> **Instruction**:
Extract the data exactly, missing nothing.

## Start

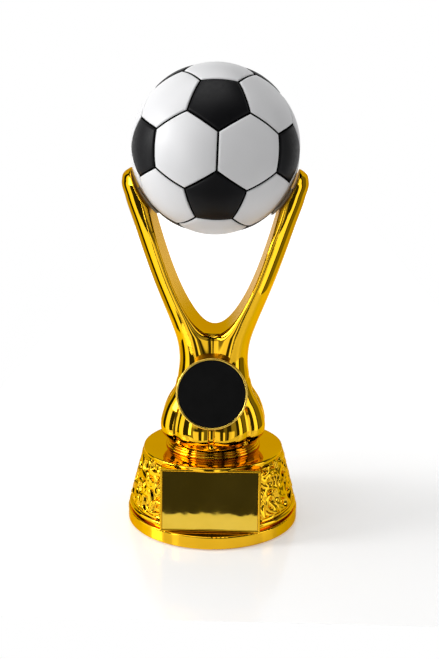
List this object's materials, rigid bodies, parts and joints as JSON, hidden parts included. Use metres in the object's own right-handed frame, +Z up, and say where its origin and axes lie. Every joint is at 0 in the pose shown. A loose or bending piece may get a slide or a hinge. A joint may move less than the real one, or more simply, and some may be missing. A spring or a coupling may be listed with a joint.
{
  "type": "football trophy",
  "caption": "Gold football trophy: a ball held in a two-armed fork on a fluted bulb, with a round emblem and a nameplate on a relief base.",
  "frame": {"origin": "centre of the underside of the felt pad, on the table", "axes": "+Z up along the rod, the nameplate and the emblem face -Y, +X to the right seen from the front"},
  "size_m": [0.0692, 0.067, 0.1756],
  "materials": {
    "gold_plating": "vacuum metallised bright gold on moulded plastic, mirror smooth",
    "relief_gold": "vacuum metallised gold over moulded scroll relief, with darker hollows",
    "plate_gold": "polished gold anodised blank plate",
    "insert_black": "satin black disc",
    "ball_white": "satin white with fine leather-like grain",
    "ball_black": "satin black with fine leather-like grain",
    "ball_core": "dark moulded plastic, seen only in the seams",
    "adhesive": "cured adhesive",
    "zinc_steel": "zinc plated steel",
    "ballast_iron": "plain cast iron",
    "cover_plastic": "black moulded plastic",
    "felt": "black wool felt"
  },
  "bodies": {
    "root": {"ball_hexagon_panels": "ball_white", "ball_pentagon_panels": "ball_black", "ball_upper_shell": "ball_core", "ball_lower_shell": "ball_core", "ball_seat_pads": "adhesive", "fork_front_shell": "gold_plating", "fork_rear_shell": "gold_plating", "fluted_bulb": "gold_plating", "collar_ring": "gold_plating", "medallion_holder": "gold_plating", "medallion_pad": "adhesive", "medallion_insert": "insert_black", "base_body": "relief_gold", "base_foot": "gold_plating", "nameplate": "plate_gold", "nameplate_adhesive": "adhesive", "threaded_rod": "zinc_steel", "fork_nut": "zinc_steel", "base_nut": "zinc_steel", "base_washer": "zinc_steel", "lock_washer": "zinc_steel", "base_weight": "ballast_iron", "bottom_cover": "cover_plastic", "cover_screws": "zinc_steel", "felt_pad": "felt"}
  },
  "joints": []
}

## End

> **Output for this task**:
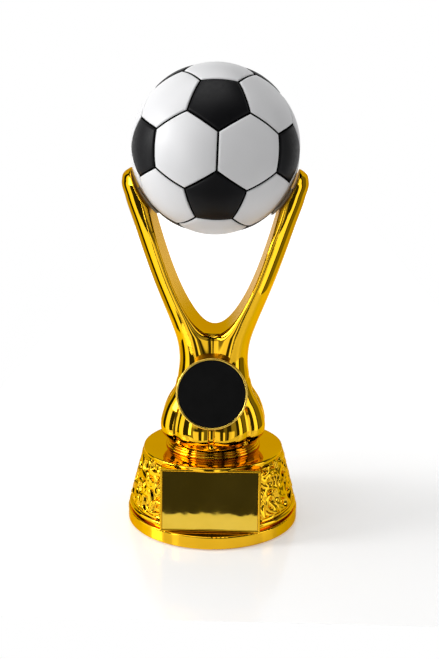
List this object's materials, rigid bodies, parts and joints as JSON, hidden parts included. Use metres in the object's own right-handed frame, +Z up, and say where its origin and axes lie. Every joint is at 0 in the pose shown. A loose or bending piece may get a slide or a hinge. A joint may move less than the real one, or more simply, and some may be missing. A spring or a coupling may be listed with a joint.
{
  "type": "football trophy",
  "caption": "Gold football trophy: a ball held in a two-armed fork on a fluted bulb, with a round emblem and a nameplate on a relief base.",
  "frame": {"origin": "centre of the underside of the felt pad, on the table", "axes": "+Z up along the rod, the nameplate and the emblem face -Y, +X to the right seen from the front"},
  "size_m": [0.0692, 0.067, 0.1756],
  "materials": {
    "gold_plating": "vacuum metallised bright gold on moulded plastic, mirror smooth",
    "relief_gold": "vacuum metallised gold over moulded scroll relief, with darker hollows",
    "plate_gold": "polished gold anodised blank plate",
    "insert_black": "satin black disc",
    "ball_white": "satin white with fine leather-like grain",
    "ball_black": "satin black with fine leather-like grain",
    "ball_core": "dark moulded plastic, seen only in the seams",
    "adhesive": "cured adhesive",
    "zinc_steel": "zinc plated steel",
    "ballast_iron": "plain cast iron",
    "cover_plastic": "black moulded plastic",
    "felt": "black wool felt"
  },
  "bodies": {
    "root": {"ball_hexagon_panels": "ball_white", "ball_pentagon_panels": "ball_black", "ball_upper_shell": "ball_core", "ball_lower_shell": "ball_core", "ball_seat_pads": "adhesive", "fork_front_shell": "gold_plating", "fork_rear_shell": "gold_plating", "fluted_bulb": "gold_plating", "collar_ring": "gold_plating", "medallion_holder": "gold_plating", "medallion_pad": "adhesive", "medallion_insert": "insert_black", "base_body": "relief_gold", "base_foot": "gold_plating", "nameplate": "plate_gold", "nameplate_adhesive": "adhesive", "threaded_rod": "zinc_steel", "fork_nut": "zinc_steel", "base_nut": "zinc_steel", "base_washer": "zinc_steel", "lock_washer": "zinc_steel", "base_weight": "ballast_iron", "bottom_cover": "cover_plastic", "cover_screws": "zinc_steel", "felt_pad": "felt"}
  },
  "joints": []
}